When he arrived at her club, instead of meeting her at a cloth-covered table in the restaurant, sipping a cup of coffee (as she usually was), she was waiting for him with at the door with crossed arms.
She had played the tape for a man who is the next thing to the pope, in terms of religious fame, telling him that it was this secret ritual that they were both curious about. In the middle of it, one of his retainers (who was obviously also a WBAI listener) said, “Excuse me, Miss X, but I believe those are Eskimos.”
As Whitley walked up to her, she said, “The embarrassment was FANTASTIC!”
Typical of him, he’d forgotten all about it. But when she reminded him what he’d done, he had to conceal what later became gales of laughter. He said to me, “She described the embarrassment as fantastic–as in so extreme, it was literally hallucinatory.”
When Whitley’s dad was alive, there were “Karl Strieber Stories” along these lines all over Texas, such as the one about the time that he herded some cattle out of a parked truck in a small Texas town and into the basement soda fountain of a local department store.
Many a Texan has heard a few “Whitley Stories” in this generation. And his brother is just as bad.
I’m going to try to get Whitley to record some of them for posterity because they are hilarious. All three of them–father and both sons–have created a legacy that should not be lost, but which their victims probably believe belong in a trash can, along with the pranksters.
At the Dreamland Festival, some people were sort of treating Whitley as a guru. Better be careful, because that’s a surefire way to bring out the Trickster Coyote in him. He is a master, no question about that, but his mastery consists of forcing people to keep things–including him–in question!
Despite all his joking around–and having lived with him for 40 years, I can assure you that there is a lot of it–one area of his life that is taken very, very seriously is his contact experience. It’s a wonderful–and typically visitor-style–joke on him that he, a horror novelist, would end up having to come out and say hey, the goblins are real–and that it would be no joke!

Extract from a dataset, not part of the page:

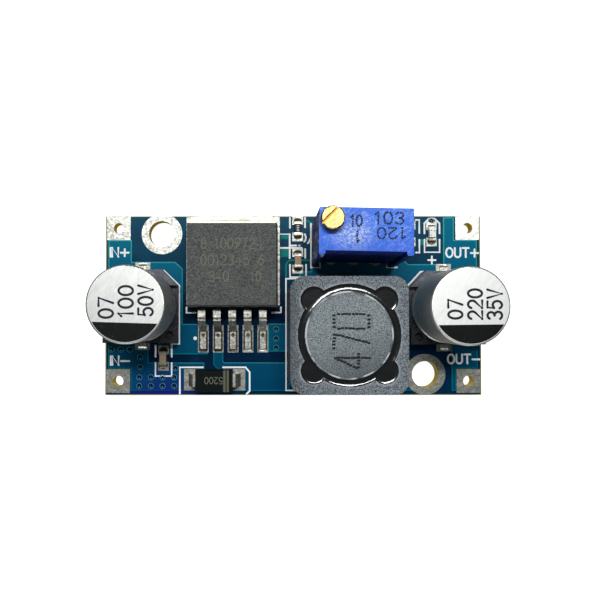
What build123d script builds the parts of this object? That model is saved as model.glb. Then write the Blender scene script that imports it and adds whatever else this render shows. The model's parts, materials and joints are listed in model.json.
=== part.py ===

Here’s the story the lady told an incredulous Whitley (who was struggling not to laugh): when she played the tape for this religious leader, one of his acolytes, being a WBAI listener, recognized it and said, “Excuse me, Mrs. X, but I think those are Eskimos.”
So that’s the story of how Whitley, in his role as a Trickster Coyote, played a practical joke on one of the world’s most famous religious leaders.